Julien Guitton, entrepreneur dans la finance numérique

Alors que la plupart des gens utilisent quotidiennement le système bancaire, à quoi le bitcoin doit-il servir à votre avis?

D’abord, si le système bancaire fonctionne bien en Suisse, il faut se rappeler que ce n’est pas le cas partout. Dans de nombreux pays, de larges parts de la population n’ont pas accès au système bancaire. Le bitcoin peut être utilisé partout à un coût très faible. Il répond aux définitions classiques de la monnaie: une unité de compte, une réserve de valeur et un moyen d’échange. Mais en plus, le bitcoin est immuable et non censurable. On ne peut pas annuler une transaction et on ne peut pas l’empêcher. Elle permet aux gens de disposer de leur argent comme bon leur semble sans avoir à en rendre compte et payer des frais à une banque commerciale. Pour moi, c’est une, voire la seule alternative au système bancaire.

Est-ce que vous l’utilisez quotidiennement? Êtes-vous en mesure de vous passer de banque?

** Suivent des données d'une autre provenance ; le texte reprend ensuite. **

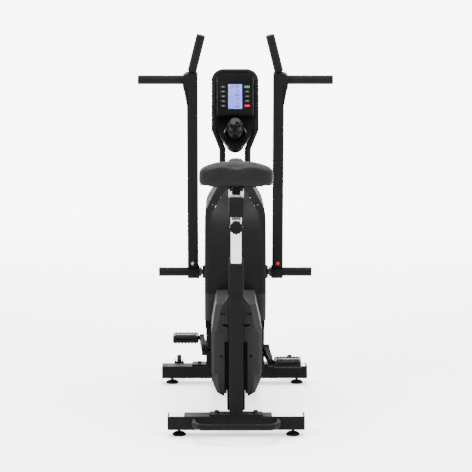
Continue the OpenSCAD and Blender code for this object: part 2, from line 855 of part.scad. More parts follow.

Je ne possède aucun compte en banque. J’utilise le bitcoin dans ma vie de tous les jours et transforme mes bitcoins en cash lorsque cela est indispensable pour payer une facture ou un commerçant qui n’accepte pas de bitcoin. Quelques payements électroniques sont réalisés grâce à la seule carte bancaire que je possède: une Corner Card anonyme à prépaiement, dont l’usage est relativement limité.

Je ne possède aucun compte en banque. J’utilise le bitcoin dans ma vie de tous les jours.
Julien Guitton, bitcoiner convaincu

L’anonymat que permet le bitcoin n’est-il pas problématique au regard de ses utilisations dans le cadre d’activités criminelles?

Contrairement à ce qu’on croit parfois, le bitcoin n’est pas très utilisé dans les affaires criminelles car son fonctionnement implique qu’il est relativement facile pour les autorités de poursuite pénales d’obtenir, dans le cadre de procédures judiciaires, des renseignements substantiels sur les transactions enregistrées dans la blockchain. La police adore le bitcoin, car il a permis en effet d’arrêter des criminels. Mais hors action judiciaire, le bitcoin assure un relatif anonymat à ses utilisateurs.